# Exercise prompt
Identify all lines of the data containing the string "degrees" and copy them.

═════ Records ═════

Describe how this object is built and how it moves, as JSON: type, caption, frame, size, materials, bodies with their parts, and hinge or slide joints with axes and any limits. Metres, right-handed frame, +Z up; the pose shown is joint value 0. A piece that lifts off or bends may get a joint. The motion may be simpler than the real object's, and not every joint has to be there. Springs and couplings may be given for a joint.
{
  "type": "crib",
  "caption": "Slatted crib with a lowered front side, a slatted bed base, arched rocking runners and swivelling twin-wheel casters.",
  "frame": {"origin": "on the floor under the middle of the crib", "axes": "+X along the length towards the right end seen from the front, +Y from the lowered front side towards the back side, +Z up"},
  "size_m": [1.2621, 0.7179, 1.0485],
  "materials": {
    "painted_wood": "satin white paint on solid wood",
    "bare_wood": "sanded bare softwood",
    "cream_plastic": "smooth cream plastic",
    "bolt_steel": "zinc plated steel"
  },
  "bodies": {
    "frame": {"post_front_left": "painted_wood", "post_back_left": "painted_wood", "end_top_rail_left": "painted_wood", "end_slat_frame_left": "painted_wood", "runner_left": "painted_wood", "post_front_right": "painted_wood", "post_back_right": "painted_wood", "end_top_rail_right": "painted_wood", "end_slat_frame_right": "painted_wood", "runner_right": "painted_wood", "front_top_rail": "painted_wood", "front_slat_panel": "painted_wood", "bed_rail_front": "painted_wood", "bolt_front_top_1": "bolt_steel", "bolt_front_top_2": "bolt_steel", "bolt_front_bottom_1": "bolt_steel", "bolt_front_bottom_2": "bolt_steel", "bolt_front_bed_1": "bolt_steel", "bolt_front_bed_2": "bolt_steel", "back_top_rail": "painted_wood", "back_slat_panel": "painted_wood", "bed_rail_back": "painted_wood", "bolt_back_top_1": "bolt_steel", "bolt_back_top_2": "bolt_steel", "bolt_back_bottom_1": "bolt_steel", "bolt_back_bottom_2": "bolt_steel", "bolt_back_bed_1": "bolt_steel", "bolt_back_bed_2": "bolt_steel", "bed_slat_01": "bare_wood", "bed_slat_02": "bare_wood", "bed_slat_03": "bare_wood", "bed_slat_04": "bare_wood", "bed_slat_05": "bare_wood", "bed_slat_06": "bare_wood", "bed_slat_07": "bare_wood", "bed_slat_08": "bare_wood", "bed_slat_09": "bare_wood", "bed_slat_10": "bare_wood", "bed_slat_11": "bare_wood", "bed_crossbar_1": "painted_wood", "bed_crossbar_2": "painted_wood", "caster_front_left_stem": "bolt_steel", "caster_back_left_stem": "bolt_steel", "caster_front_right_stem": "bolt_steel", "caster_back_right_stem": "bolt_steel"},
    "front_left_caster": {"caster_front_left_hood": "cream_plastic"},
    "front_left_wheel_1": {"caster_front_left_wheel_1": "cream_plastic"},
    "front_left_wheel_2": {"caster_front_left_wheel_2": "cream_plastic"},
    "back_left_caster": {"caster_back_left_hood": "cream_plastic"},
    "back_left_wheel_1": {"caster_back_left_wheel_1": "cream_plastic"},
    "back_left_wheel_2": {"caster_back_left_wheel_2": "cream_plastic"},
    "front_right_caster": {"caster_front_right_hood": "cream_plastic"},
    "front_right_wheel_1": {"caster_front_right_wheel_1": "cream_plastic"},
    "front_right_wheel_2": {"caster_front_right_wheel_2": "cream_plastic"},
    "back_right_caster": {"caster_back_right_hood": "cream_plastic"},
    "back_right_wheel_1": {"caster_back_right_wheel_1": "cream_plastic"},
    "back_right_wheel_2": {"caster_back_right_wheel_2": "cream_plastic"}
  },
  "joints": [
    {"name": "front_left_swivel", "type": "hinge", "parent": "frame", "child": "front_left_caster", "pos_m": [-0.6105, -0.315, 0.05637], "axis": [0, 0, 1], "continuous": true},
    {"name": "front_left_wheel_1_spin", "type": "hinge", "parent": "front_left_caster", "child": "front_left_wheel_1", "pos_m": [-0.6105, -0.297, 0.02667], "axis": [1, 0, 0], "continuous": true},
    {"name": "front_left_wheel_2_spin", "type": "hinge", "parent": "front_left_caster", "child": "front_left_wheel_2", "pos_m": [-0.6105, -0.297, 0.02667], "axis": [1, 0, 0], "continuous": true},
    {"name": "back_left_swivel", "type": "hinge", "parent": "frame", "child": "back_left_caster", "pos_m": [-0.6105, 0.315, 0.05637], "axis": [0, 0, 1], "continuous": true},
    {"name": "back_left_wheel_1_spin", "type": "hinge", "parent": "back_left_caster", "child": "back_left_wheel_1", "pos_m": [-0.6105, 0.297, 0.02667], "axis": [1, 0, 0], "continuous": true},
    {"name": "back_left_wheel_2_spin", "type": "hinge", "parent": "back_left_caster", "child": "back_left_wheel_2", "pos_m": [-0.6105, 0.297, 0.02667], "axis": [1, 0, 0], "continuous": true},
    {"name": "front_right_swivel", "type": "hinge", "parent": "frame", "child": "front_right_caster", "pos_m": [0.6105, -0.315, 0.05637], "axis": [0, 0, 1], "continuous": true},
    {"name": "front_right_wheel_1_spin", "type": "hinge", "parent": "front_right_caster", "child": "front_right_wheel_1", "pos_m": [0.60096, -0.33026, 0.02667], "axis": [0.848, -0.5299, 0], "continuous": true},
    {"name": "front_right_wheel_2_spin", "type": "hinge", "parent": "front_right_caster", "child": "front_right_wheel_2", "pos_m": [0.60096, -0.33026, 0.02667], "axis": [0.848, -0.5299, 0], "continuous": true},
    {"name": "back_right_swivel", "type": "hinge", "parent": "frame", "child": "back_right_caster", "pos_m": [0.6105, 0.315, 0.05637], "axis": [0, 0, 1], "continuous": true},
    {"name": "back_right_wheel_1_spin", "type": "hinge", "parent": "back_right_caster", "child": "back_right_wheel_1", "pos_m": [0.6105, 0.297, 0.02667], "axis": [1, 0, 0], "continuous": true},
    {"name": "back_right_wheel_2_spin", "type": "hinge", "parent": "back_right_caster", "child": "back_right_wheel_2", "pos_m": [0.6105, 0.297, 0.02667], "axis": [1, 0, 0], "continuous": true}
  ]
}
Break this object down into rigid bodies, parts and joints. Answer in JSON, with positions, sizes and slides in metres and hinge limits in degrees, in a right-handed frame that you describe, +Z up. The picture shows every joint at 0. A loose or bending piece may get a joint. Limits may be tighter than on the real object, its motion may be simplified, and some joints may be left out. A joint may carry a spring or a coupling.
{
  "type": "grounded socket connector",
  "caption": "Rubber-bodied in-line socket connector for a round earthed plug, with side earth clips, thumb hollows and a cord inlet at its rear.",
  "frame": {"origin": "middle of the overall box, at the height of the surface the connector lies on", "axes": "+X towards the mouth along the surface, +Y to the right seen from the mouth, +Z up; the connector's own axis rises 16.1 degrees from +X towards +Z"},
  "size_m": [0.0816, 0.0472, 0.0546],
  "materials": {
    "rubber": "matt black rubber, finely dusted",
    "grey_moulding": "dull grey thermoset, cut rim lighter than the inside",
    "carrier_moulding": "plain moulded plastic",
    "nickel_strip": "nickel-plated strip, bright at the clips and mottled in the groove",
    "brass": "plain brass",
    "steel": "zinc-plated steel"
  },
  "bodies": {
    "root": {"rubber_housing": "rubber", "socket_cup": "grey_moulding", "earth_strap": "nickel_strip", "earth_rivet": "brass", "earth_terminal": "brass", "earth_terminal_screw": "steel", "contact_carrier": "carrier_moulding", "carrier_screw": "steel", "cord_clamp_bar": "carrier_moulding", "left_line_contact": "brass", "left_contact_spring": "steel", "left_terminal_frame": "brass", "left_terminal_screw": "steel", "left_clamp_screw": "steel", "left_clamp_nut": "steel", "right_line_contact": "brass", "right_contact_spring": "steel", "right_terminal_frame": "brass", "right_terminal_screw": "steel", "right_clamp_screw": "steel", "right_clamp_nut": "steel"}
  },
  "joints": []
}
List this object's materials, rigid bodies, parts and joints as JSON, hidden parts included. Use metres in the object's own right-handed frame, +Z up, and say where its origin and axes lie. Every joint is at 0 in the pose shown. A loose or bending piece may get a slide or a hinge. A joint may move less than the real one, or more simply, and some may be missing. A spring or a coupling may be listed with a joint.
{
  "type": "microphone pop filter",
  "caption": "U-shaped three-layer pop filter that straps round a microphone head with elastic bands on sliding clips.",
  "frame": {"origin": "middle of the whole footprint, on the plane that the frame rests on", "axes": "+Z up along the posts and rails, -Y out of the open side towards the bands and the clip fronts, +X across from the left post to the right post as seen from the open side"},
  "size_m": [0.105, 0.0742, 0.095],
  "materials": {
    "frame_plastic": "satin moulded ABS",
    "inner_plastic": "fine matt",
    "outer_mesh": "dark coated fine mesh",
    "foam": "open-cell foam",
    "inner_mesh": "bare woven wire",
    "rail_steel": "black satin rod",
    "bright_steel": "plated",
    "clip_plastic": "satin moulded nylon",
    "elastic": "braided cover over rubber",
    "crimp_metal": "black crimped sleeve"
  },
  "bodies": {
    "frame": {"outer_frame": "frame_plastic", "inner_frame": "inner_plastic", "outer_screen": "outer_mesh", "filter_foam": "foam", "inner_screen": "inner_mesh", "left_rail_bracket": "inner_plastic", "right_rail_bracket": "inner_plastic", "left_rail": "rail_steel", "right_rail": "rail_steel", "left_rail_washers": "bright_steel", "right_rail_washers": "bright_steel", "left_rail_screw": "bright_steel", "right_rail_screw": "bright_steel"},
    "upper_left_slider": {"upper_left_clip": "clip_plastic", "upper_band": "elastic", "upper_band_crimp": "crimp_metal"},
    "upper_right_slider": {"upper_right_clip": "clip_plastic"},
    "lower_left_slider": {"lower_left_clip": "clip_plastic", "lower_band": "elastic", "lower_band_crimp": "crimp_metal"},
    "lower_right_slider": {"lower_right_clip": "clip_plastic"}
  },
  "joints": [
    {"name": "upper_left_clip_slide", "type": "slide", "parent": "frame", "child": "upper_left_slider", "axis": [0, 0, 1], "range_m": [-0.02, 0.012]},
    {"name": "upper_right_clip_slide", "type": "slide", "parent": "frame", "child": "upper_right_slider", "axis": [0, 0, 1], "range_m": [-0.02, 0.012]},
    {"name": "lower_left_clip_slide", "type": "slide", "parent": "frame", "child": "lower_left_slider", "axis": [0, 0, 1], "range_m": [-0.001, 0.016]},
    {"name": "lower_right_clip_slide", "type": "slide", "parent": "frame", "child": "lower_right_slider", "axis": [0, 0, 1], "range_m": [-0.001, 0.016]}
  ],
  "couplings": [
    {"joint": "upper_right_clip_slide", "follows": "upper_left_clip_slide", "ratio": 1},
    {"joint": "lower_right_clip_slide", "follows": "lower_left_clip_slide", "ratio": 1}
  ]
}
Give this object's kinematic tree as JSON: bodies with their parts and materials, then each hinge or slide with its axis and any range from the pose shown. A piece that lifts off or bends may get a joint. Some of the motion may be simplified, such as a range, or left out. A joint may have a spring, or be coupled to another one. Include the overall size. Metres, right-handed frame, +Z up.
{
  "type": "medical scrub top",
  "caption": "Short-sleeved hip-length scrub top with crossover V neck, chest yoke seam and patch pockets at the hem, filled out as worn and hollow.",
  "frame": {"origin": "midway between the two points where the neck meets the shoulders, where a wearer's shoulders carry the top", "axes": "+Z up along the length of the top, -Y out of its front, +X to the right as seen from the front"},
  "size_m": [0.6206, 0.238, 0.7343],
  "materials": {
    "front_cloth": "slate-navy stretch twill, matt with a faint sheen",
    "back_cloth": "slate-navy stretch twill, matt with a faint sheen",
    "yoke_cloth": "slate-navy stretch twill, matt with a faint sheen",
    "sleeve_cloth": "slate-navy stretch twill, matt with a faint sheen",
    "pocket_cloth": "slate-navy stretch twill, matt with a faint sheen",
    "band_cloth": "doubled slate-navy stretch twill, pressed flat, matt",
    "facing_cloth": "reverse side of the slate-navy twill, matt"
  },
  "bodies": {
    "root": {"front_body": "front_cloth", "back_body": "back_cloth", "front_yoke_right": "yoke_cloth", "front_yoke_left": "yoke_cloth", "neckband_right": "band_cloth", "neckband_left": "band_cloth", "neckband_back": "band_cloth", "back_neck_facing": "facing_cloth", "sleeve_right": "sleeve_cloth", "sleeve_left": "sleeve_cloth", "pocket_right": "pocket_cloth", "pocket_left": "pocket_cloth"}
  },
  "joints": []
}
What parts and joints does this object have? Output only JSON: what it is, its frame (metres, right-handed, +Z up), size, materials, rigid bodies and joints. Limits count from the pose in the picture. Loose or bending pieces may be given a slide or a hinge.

═════

# Task output
Break this object down into rigid bodies, parts and joints. Answer in JSON, with positions, sizes and slides in metres and hinge limits in degrees, in a right-handed frame that you describe, +Z up. The picture shows every joint at 0. A loose or bending piece may get a joint. Limits may be tighter than on the real object, its motion may be simplified, and some joints may be left out. A joint may carry a spring or a coupling.
  "frame": {"origin": "middle of the overall box, at the height of the surface the connector lies on", "axes": "+X towards the mouth along the surface, +Y to the right seen from the mouth, +Z up; the connector's own axis rises 16.1 degrees from +X towards +Z"},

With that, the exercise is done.